Right - I'd like to get detailed examples of anything where it doesn't
so we can work through how they should work. I don't understand AOP, but
I should probably learn :)

We don't have an aspectj plugin for m2 yet - if you are interested in
helping out we'd welcome it.

Yes, code coverage tools would grab the existing target/classes, modify
them to say target/classes-emma and run the tests using that. We've got
a fairly good idea for how this will all work, but it's not implemented yet.



Cool.  Any documentation links on this yet?
  

There were some things sent to the list a while back - I'll try and get
it together and updated again shortly. So no, nothing really up to date.

When you say tied to each other, do you mean all versioned
identically at the same time?  If so, then that works fine for me.
  

Yes, and deployed as such.

I'm pretty sure the WSDL plugin could do that,



What WSDL plugin are you talking about?  The only one I see related to
webservices is the Axis one on sourceforge.
  

It was a theoretical example :) Something like that plugin, written for m2.

and also define a type
handler so that you could have typews-client/type and get the second
JAR. Importantly, there'd be one project and the artifacts would always
be deployed together.

I think it's most likely that you'd have to produce two JARs though (the
server side code and the client side code), and have the WAR separate.

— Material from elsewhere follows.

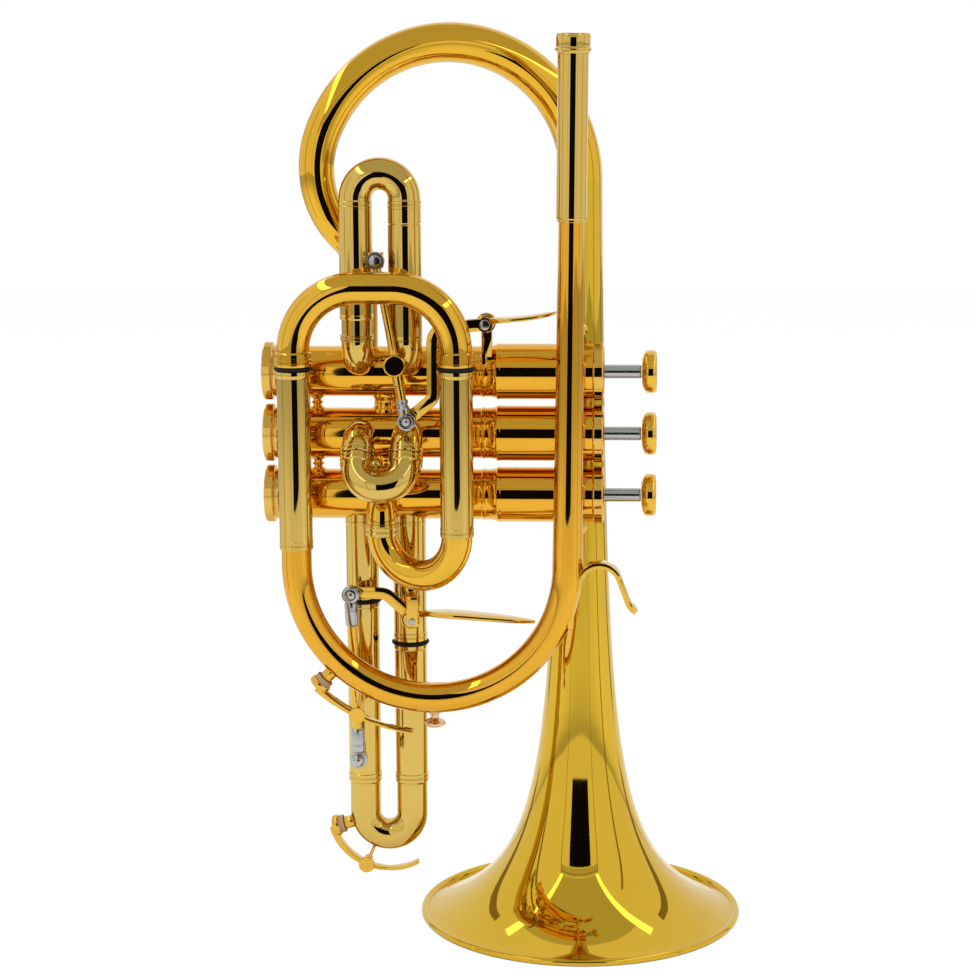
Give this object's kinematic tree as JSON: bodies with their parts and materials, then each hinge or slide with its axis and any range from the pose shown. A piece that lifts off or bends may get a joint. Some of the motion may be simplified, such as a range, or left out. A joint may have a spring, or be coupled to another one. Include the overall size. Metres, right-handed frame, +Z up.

Not sure what you mean here.  The main point is that the client jar
(generated from the running war using wsdl2java) would be available
for use during integration testing, as well as for deployment.  Would
this be possible?
  

If it were generated from the current project, yes, it will be available
to integration testing and deployment. If you were to separate your WSDL
generation into a separate JAR that deployed the server and client code,
you could also use these from a different WAR project too.